French multinational company Thales will acquire cybersecurity firm Imperva from Thoma Bravo for $3.6 billion, giving Thales a significant presence in the application security market both in North America and Europe.
Growing Cybersecurity Portfolio
Thales — which operates in multiple technology domains including aerospace, defense, and transportation — already has a formidable portfolio of cybersecurity acquisitions under its belt. These include Gemalto for $5.3 billion in 2019; Voremetric for about $420 million in 2016; and, more recently, European startups S21sec and Excellium for a total of $125 million in 2022. The company also acquired Tesserent for $118 million this year.
With Imperva, Thales will acquire a 1,400-person company whose most recent revenue of $500 million derived from its application security, API, and data security products. Many of Imperva's customers are large organizations in sectors such as financial services, healthcare, education, technology, and retail. The company claims 35% of Fortune 100 companies as customers.
Thales projects the Imperva purchase will push cybersecurity revenue to more than $2.6 billion. The deal is expected to close in 2024.
In a statement announcing the transaction, Thales chairman and CEO Patrice Caine described the acquisition as marking a major milestone in Thales' cybersecurity strategy. "With this acquisition, we are seizing a unique opportunity to accelerate our cybersecurity capabilities," Caine said.
Solid Return on Investment
Thoma Bravo acquired Imperva for $2.1 billion in 2018. After that transaction closed, the private equity firm took Imperva private by paying shareholders $55.75 per share in cash. In its four years under Thoma Bravo, Imperva completed several acquisitions to reinforce capabilities in its core markets, including CloudVector, Distil Networks, and Prevoty.
Imperva is one of numerous security acquisitions by Thoma Bravo in recent years. The PE firm's other major purchases in the space include Proofpoint (2021), McAfee (2021), Sophos (2019), LogRhythmin (2018), and Veracode (2018). The company's cybersecurity portfolio currently includes 13 vendors across various market segments.
The $3.6 billion that Thales has agreed to pay for Imperva is a sevenfold multiple of Imperva's 2022 revenue and represents a tidy return on investment for Thoma Bravo.

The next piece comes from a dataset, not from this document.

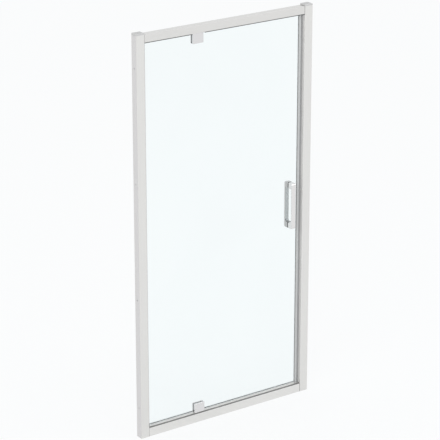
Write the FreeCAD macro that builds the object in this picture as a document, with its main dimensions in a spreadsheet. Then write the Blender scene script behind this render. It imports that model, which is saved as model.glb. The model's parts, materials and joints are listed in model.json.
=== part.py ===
import FreeCAD, Part
import math
import os
import Sketcher

# A framed pivot shower door: two telescoping wall channels, a frame of two stiles and two rails, and a
# glass leaf that turns on two pins. Millimetres. X runs along the door to the strike side, Y from the room
# into the shower, Z up. The origin is at the bottom of the frame, midway along it, in the middle plane of
# the glass.

# Driving dimensions. Each is written once, here, and every sketch, feature and placement follows them.
SIZES = {
    # frame
    "overall_width": 970,
    "overall_height": 1950,
    "frame_depth": 38,
    "frame_wall": 1.8,
    "frame_edge_radius": 1.2,
    "stile_width": 44,
    "cap_thickness": 8,
    "cap_edge_radius": 1.5,
    "cap_spigot_height": 5,
    "header_height": 36,
    "sill_height": 44,
    # screw ports inside the rails, and the screws that go into them through the stiles
    "port_lug": 8,
    "header_port_drop": 13,
    "sill_port_rise": 12,
    "corner_screw_diameter": 4.2,
    "corner_screw_length": 20,
    "corner_head_diameter": 7,
    "corner_head_height": 2.6,
    # wall channels and the clamps that hold them
    "channel_wall": 1.8,
    "channel_leg": 36,
    "channel_end_gap": 0.5,
    "width_adjustment": 20,
    "wall_hole_diameter": 5.5,
    "outer_wall_hole_spacing": 1640,
    "inner_wall_hole_spacing": 560,
    "clamp_spacing": 700,
    "clamp_from_wall": 9,
    "clamp_screw_diameter": 4,
    "clamp_screw_length": 10,
    "clamp_head_diameter": 7.6,
    "clamp_head_height": 2.4,
    "clamp_washer_diameter": 9,
    "clamp_washer_thickness": 1,
    "clamp_nut_size": 7,
    "clamp_nut_thickness": 3.2,
    # glass
    "glass_thickness": 6,
    "glass_arris": 0.5,
    "glass_hinge_gap": 6,
    "glass_strike_gap": 18,
    "glass_header_gap": 6,
    "glass_sill_gap": 7,
    "glass_hole_diameter": 12,
    "notch_clearance": 1,
    "notch_corner_radius": 3,
    # pivot
    "pivot_from_hinge_side": 334,
    "pin_diameter": 8,
    "pin_grip": 20,
    "pin_reach": 10,
    "pin_chamfer": 0.8,
    "bush_sleeve_diameter": 14,
    "bush_sleeve_length": 12,
    "bush_flange_diameter": 20,
    "header_flange": 5.5,
    "sill_flange": 3.5,
    "thrust_washer_diameter": 20,
    "thrust_washer_thickness": 2,
    "insert_length": 44,
    "insert_thickness": 15,
    "insert_screw_spacing": 32,
    "insert_screw_diameter": 3,
    "insert_screw_length": 12,
    "insert_head_diameter": 5.8,
    # pivot clamps
    "clamp_width": 57,
    "clamp_height": 48.5,
    "clamp_rail_gap": 0.5,
    "clamp_plate": 9,
    "clamp_edge_radius": 1.5,
    "gasket_thickness": 1,
    "gasket_inset": 1,
    "boss_width": 16,
    "boss_height": 26,
    "boss_front_reach": 3,
    "pivot_screw_spacing": 38,
    "pivot_screw_height": 32,
    "pivot_screw_diameter": 5,
    "pivot_head_diameter": 9.8,
    "pivot_thread_depth": 6,
    # handle
    "handle_from_strike_side": 105,
    "handle_centre_height": 980,
    "handle_hole_spacing": 200,
    "handle_width": 22,
    "handle_bar": 8,
    "handle_arm": 28,
    "handle_projection": 29,
    "handle_bend_radius": 9,
    "handle_inner_radius": 6,
    "handle_edge_radius": 1.2,
    "stud_diameter": 6,
    "stud_depth": 11,
    "stud_chamfer": 0.8,
    "grub_diameter": 4,
    "grub_length": 6,
    "grub_from_foot": 6,
    # seals
    "edge_profile_depth": 8,
    "edge_profile_grip": 3.5,
    "edge_profile_wall": 1.5,
    "magnet_skin": 0.75,
    "edge_lip_width": 2.5,
    "edge_lip_thickness": 1.2,
    "magnet_gap": 1.5,
    "strike_stop_lap": 4,
    "strike_stop_gap": 0.5,
    "hinge_seal_lap": 4,
    "hinge_seal_foot": 10.7,
    "hinge_seal_thickness": 2.2,
    "hinge_seal_foot_thickness": 1.5,
    "header_seal_height": 4,
    "header_seal_thickness": 2,
    "header_seal_setback": 2,
    "header_seal_pivot_gap": 5,
    "drip_clip_wall": 1.2,
    "drip_clip_grip": 5,
    "drip_flap_thickness": 1.5,
    "drip_end_gap": 1,
    # clearances: telescoping profiles, a pin that turns in its bush, pieces that pass each other, seated
    # pieces, and a screw in its hole
    "slide_clearance": 0.3,
    "running_clearance": 0.05,
    "passing_gap": 0.3,
    "seat_clearance": 0.1,
    "screw_clearance": 0.2,
}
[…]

Rik Turner, an analyst with Omdia, says the valuation is a little high and likely reflects Thales' desire to expand into the markets where Imperva currently operates. In particular, Imperva gives Thales an opportunity to compete in the application security and API security markets, which are hot right now because of enterprise cloud adoption trends, Turner says.
Booming Market Space
Earlier this year, market analysis firm Vantage Market Research pegged the application security market value at approximately $7 billion in 2022 and projected it to grow to over $26 billion by 2030. The API security market represents a smaller — but rapidly growingly — subset of the application security market with projected revenue expected to top $3 billion in 2028.

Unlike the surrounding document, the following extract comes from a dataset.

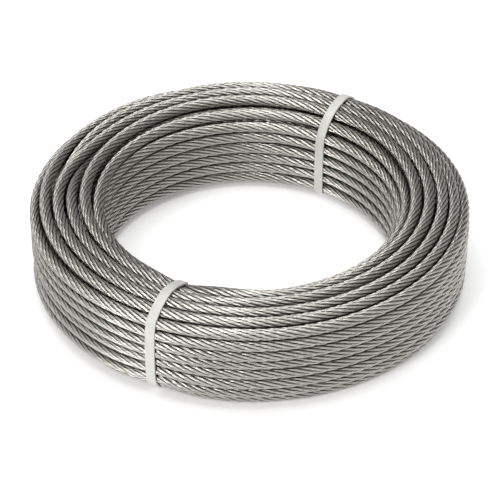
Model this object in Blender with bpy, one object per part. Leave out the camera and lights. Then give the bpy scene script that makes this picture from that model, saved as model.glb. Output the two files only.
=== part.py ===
"""A hand coil of stranded steel wire rope, held by two nylon cable ties.

The coil lies flat with its axis along +Z and its origin on the floor, on that axis. Its wound turns
are one turned solid: each turn of rope that lies on the outside of the coil is a rounded ring on
it. Each tie is a strap looped round the coil's section, with its head on the side that is hidden
from the front. All sizes are in metres.
"""

import math

import bmesh
import bpy

# The rope and the way it is wound.
ROPE_DIAMETER = 0.006
LAYERS = 6
ROWS = 8
BORE_RADIUS = 0.070
SECTION_POWER = 4.3

# How finely the turns are drawn.
AZIMUTH_STEPS = 48
CREST_HALF_ANGLE = math.radians(20)
FLANK_HALF_ANGLE = math.radians(60)
CREST_DIRECTION_STEP = math.radians(15)

# The ties: a strap that bites into the turns, and a head with the cut tail standing out of it.
TIE_WIDTH = 0.0048
TIE_THICKNESS = 0.0013
TIE_BITE = 0.0009
TIE_LOOP_POINTS = 48
HEAD_LENGTH = 0.0085
HEAD_WIDTH = 0.0078
HEAD_DEPTH = 0.0055
HEAD_BEVEL = 0.0007
TAIL_STUB = 0.0022
FRONT_TIE_AZIMUTH = math.radians(244.7)
BACK_TIE_AZIMUTH = math.radians(60)

# The room between pieces that touch, and between a strap and the floor under it.
CLEARANCE = 0.0003
FLOOR_CLEARANCE = 0.0002

SECTION_WIDTH = LAYERS * ROPE_DIAMETER
SECTION_HEIGHT = ROWS * ROPE_DIAMETER
SECTION_RADIUS = BORE_RADIUS + SECTION_WIDTH / 2


def make_material(name, colour, roughness, metallic):
    """A plain Principled material in a piece's own colour."""
    material = bpy.data.materials.new(name)
    material.use_nodes = True
    shader = material.node_tree.nodes["Principled BSDF"]
    shader.inputs["Base Color"].default_value = (*colour, 1)
    shader.inputs["Roughness"].default_value = roughness
    shader.inputs["Metallic"].default_value = metallic
    return material


def superellipse(half_width, half_height, count):
    """Points at equal steps along a rounded rectangle, each with its outward normal.

    The first point lies half a step past the middle of the lower side, so that an even count is
    alike on both sides of the middle. The points run counterclockwise, X to the right, Z up.
    """
    samples = 4000
    dense = []
    for index in range(samples + 1):
        angle = 2 * math.pi * index / samples - math.pi / 2
        cosine, sine = math.cos(angle), math.sin(angle)
        x = half_width * math.copysign(abs(cosine) ** (2 / SECTION_POWER), cosine)
        z = half_height * math.copysign(abs(sine) ** (2 / SECTION_POWER), sine)
        dense.append((x, z))
    lengths = [0.0]
    for before, after in zip(dense, dense[1:]):
        lengths.append(lengths[-1] + math.dist(before, after))

    loop = []
    index = 0
    for number in range(count):
        target = (number + 0.5) * lengths[-1] / count
        while lengths[index + 1] < target:
            index += 1
        share = (target - lengths[index]) / (lengths[index + 1] - lengths[index])
        x = dense[index][0] + share * (dense[index + 1][0] - dense[index][0])
        z = dense[index][1] + share * (dense[index + 1][1] - dense[index][1])
        slope_x = math.copysign(abs(x / half_width) ** (SECTION_POWER - 1), x) / half_width
        slope_z = math.copysign(abs(z / half_height) ** (SECTION_POWER - 1), z) / half_height
        size = math.hypot(slope_x, slope_z)
        loop.append(((x, z), (slope_x / size, slope_z / size)))
    return loop


def superellipse_length(half_width, half_height):
    """The length of a rounded rectangle's outline."""
    points = [point for point, normal in superellipse(half_width, half_height, 400)]
    return sum(math.dist(points[index - 1], points[index]) for index in range(len(points)))


def link_mesh(name, bm, material=None):
    """Turn a bmesh with its faces pointing out into an object of the scene."""
    bmesh.ops.recalc_face_normals(bm, faces=bm.faces)
    mesh = bpy.data.meshes.new(name)
    bm.to_mesh(mesh)
    bm.free()
    if material:
        mesh.materials.append(material)
    piece = bpy.data.objects.new(name, mesh)
    bpy.context.scene.collection.objects.link(piece)
    return piece


def make_tool(piece):
    """Mark an object as one that only cuts or joins another."""
    piece.hide_render = True
    piece.display_type = "WIRE"
    return piece


def add_boolean(piece, tool, operation):
    """Cut a tool from a piece, or join it on."""
    modifier = piece.modifiers.new(f"{operation.title()} {tool.name}", "BOOLEAN")
    modifier.operation = operation
    modifier.object = tool
    modifier.solver = "EXACT"


def coil_profile():
    """The outline of the coil's section: a flat crest and two flanks for each outside turn."""
    half_width = (SECTION_WIDTH - ROPE_DIAMETER) / 2
    half_height = (SECTION_HEIGHT - ROPE_DIAMETER) / 2
    turns = 2 * round(superellipse_length(half_width, half_height) / ROPE_DIAMETER / 2)
    radius = ROPE_DIAMETER / 2 / math.cos(CREST_HALF_ANGLE)
    offsets = (-FLANK_HALF_ANGLE, -CREST_HALF_ANGLE, CREST_HALF_ANGLE, FLANK_HALF_ANGLE)
    profile = []
    for (x, z), (normal_x, normal_z) in superellipse(half_width, half_height, turns):
        steps = round(math.atan2(normal_z, normal_x) / CREST_DIRECTION_STEP)
        for offset in offsets:
            angle = steps * CREST_DIRECTION_STEP + offset
            profile.append((x + radius * math.cos(angle), z + radius * math.sin(angle)))
    lowest = min(z for x, z in profile)
    return [(SECTION_RADIUS + x, z - lowest) for x, z in profile]


def make_coil(material):
    """The wound rope as one turned solid, with a rounded ring for each turn on its outside."""
    bm = bmesh.new()
    rim = [bm.verts.new((x, 0, z)) for x, z in reversed(coil_profile())]
    for index in range(len(rim)):
        bm.edges.new((rim[index - 1], rim[index]))
    mesh = bpy.data.meshes.new("wire_rope_coil")
    bm.to_mesh(mesh)
    bm.free()
    mesh.materials.append(material)
    coil = bpy.data.objects.new("wire_rope_coil", mesh)
    bpy.context.scene.collection.objects.link(coil)

    screw = coil.modifiers.new("Turn the section", "SCREW")
    screw.axis = "Z"
    screw.angle = 2 * math.pi
    screw.steps = AZIMUTH_STEPS
    screw.render_steps = AZIMUTH_STEPS
    screw.use_merge_vertices = True
    screw.merge_threshold = 0.00001
    return coil


def tie_loop():
    """The strap's inner face round the section, flush with the coil's underside at the floor."""
    low = TIE_THICKNESS + FLOOR_CLEARANCE
    high = SECTION_HEIGHT - TIE_BITE
    loop = superellipse(SECTION_WIDTH / 2 - TIE_BITE, (high - low) / 2, TIE_LOOP_POINTS)
    middle = (high + low) / 2
    return [((x, z + middle), normal) for (x, z), normal in loop]


def make_band(name, inner_offset, outer_offset, width, material=None):
    """A closed band round the section, between two offsets from the strap's inner face."""
    bm = bmesh.new()
    rings = []
    for offset, y in (
        (inner_offset, -width / 2),
        (outer_offset, -width / 2),
        (outer_offset, width / 2),
        (inner_offset, width / 2),
    ):
        rings.append(
            [
                bm.verts.new((x + offset * normal_x, y, z + offset * normal_z))
                for (x, z), (normal_x, normal_z) in tie_loop()
            ]
        )
    for ring, after in zip(rings, rings[1:] + rings[:1]):
        for index in range(len(ring)):
            bm.faces.new((ring[index - 1], ring[index], after[index], after[index - 1]))
    return link_mesh(name, bm, material)


def make_block(name, low, high, bevel=0.0):
    """A block between two corners, its edges bevelled."""
    bm = bmesh.new()
    bmesh.ops.create_cube(bm, size=1)
    for vertex in bm.verts:
        vertex.co = [
            (start + end) / 2 + place * (end - start)
            for place, start, end in zip(vertex.co, low, high)
        ]
    if bevel:
        bmesh.ops.bevel(bm, geom=bm.edges[:], offset=bevel, segments=1, affect="EDGES")
    return link_mesh(name, bm)


def make_tie(name, azimuth, side, coil, material):
    """A cable tie round the section. side is +1 with its head outside the coil, -1 in the bore."""
    strap = make_band(name, 0, TIE_THICKNESS, TIE_WIDTH, material)
    seat = make_band(
        f"{name}_seat", -CLEARANCE, ROPE_DIAMETER, TIE_WIDTH + 2 * CLEARANCE
    )
    # A flat facet of the bore stands proud of the bore's own radius at its middle.
    facet_rise = BORE_RADIUS * (1 - math.cos(math.pi / AZIMUTH_STEPS))
    near = SECTION_WIDTH / 2 + facet_rise + CLEARANCE
    far = near + HEAD_DEPTH
    middle = SECTION_HEIGHT / 2
    head = make_block(
        f"{name}_head",
        (min(side * near, side * far), -HEAD_WIDTH / 2, middle - HEAD_LENGTH / 2),
        (max(side * near, side * far), HEAD_WIDTH / 2, middle + HEAD_LENGTH / 2),
        HEAD_BEVEL,
    )
    root = SECTION_WIDTH / 2 - TIE_BITE + TIE_THICKNESS / 4
    tip = far + TAIL_STUB
    tail = make_block(
        f"{name}_tail",
        (min(side * root, side * tip), -TIE_WIDTH / 2, middle - TIE_THICKNESS / 2),
        (max(side * root, side * tip), TIE_WIDTH / 2, middle + TIE_THICKNESS / 2),
    )
    place = (SECTION_RADIUS * math.cos(azimuth), SECTION_RADIUS * math.sin(azimuth), 0)
    for piece in (strap, seat, head, tail):
        piece.location = place
        piece.rotation_euler = (0, 0, azimuth)
    for tool in (seat, head, tail):
        make_tool(tool)
    add_boolean(strap, head, "UNION")
    add_boolean(strap, tail, "UNION")
    add_boolean(coil, seat, "DIFFERENCE")
    return strap


for old in list(bpy.data.objects):
    bpy.data.objects.remove(old)

steel = make_material("Bright drawn steel wire", (0.42, 0.41, 0.39), 0.35, 1.0)
nylon = make_material("Natural nylon", (0.66, 0.66, 0.63), 0.45, 0.0)

wire_rope_coil = make_coil(steel)
make_tie("cable_tie_front", FRONT_TIE_AZIMUTH, -1, wire_rope_coil, nylon)
make_tie("cable_tie_back", BACK_TIE_AZIMUTH, 1, wire_rope_coil, nylon)
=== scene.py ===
import math

import bmesh
import bpy
import numpy as np
from mathutils import Matrix, Vector


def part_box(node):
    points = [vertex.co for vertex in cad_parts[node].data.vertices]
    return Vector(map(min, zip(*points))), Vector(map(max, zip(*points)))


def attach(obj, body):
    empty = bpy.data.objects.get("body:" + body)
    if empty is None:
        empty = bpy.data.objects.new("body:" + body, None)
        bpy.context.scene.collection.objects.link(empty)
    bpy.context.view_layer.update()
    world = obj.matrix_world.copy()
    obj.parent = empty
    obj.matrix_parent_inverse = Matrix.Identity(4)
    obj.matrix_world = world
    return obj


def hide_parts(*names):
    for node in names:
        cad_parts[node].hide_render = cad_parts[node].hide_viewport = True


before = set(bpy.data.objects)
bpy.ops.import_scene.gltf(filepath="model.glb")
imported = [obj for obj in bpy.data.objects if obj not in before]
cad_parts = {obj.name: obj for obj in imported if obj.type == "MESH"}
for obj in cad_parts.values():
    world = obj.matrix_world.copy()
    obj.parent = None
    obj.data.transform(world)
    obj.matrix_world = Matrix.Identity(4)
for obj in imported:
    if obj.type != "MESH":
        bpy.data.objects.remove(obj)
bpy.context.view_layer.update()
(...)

Turner says that Thales, as a French company, currently sells mostly to the French government and likely has a large potential market there for its Imperva products. "I wonder whether it wants Imperva to expand significantly its presence in North America, or conversely whether it wants to become a European powerhouse in AppSec and API security," Turner says.
The Imperva purchase comes at a time when Thales has been attempting to change its marketing focus from an identity technology provider to a more broadly focused data security and encryption provider, says Richard Stiennon, chief research analyst at IT-Harvest. "Thales grows by acquisition," Stiennon says. "Like many giant companies, I am sure they hope to sell through Imperva solutions to their existing global customers."